In September 1994, Stringer was arrested on federal drug trafficking and money-laundering charges after selling two- kilograms of cocaine to a police informant in Columbus, Ohio. She pleaded guilty to drug trafficking and money laundering and received a seven-year sentence in a federal prison.

==Writing career==
While in prison, Stringer wrote her first novel Let That Be The Reason. She was released from prison in January 2001, and began working as a bartender. Stringer attempted to interest publishers and agents in her manuscript and was rejected twenty-six times.
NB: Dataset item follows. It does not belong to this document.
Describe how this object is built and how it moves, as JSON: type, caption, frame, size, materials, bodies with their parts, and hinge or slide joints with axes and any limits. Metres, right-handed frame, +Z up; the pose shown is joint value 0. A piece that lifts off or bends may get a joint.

She borrowed money from her family and had a printer make a small number of copies of her book, which she then marketed and sold on her own. Sales were so good that Stringer soon had enough capital to found Triple Crown Publications - named after her drug crew - to publish her works and those of other writers, principally in the urban fiction genre, aimed at a demographic largely ignored by major publishers. Publishers Weekly Magazine named her, "The Reigning Queen" of Urban fiction and Book Magazine name one of the "Most 50 influential Women" in publishing. Additionally, her novel has been translated in Japanese for worldwide distribution and acclaim.

Stringer's second novel, Imagine This, was purchased by Simon & Schuster imprint Atria Books as part of a six-figure two-book publishing deal. As with her debut (Let That Be The Reason) novel, Imagine This spent more than a two years on the Essence paperback bestseller list. Simon & Schuster Atria offered Stringer additional publishing deals which resulted in more best-sellers as her well-received "Red Series": Dirty Red, Still Dirty, Dirtier Than Ever, Low Down & Dirty and Dirty Love.

== Entrepreneur ==
Until the company re-branded in 2022, Stringer was the publisher of Triple Crown Publications, one of the most successful African American book publishers in the U.S. and abroad. She has been featured in such prominent news media as The New York Times, Newsweek, MTV News, Publishers Weekly, Vibe, Millionaire Blueprints, Writer's Digest, Black Expressions, Essence and many more.

In its 20th year in business, Triple Crown Publications has broken barriers and launched the carriers of the biggest literary names in the urban fiction genre. As a literary agent, she is responsible for brokering over in book deals for her clients.

== Awards==
Stringer has won Ball State University Entrepreneur of the Year (2007) by the Miller College of Business.

== Research and studies ==
Stringer has participated in the John Jay College of Criminal Justice: Facilitating Re-entry Venturing Beyond the Gates to study the theory of using entrepreneurship to reduce recidivism. Stringer's success story was used as an example of this possibility. California psychologist, Dr. Sonnee Weedn, wanted to know what it was about these women that allowed them to overcome the hindrances of racism, both overt and internalized, as well as sexism, which can undermine the success of any woman and interviewed Stringer.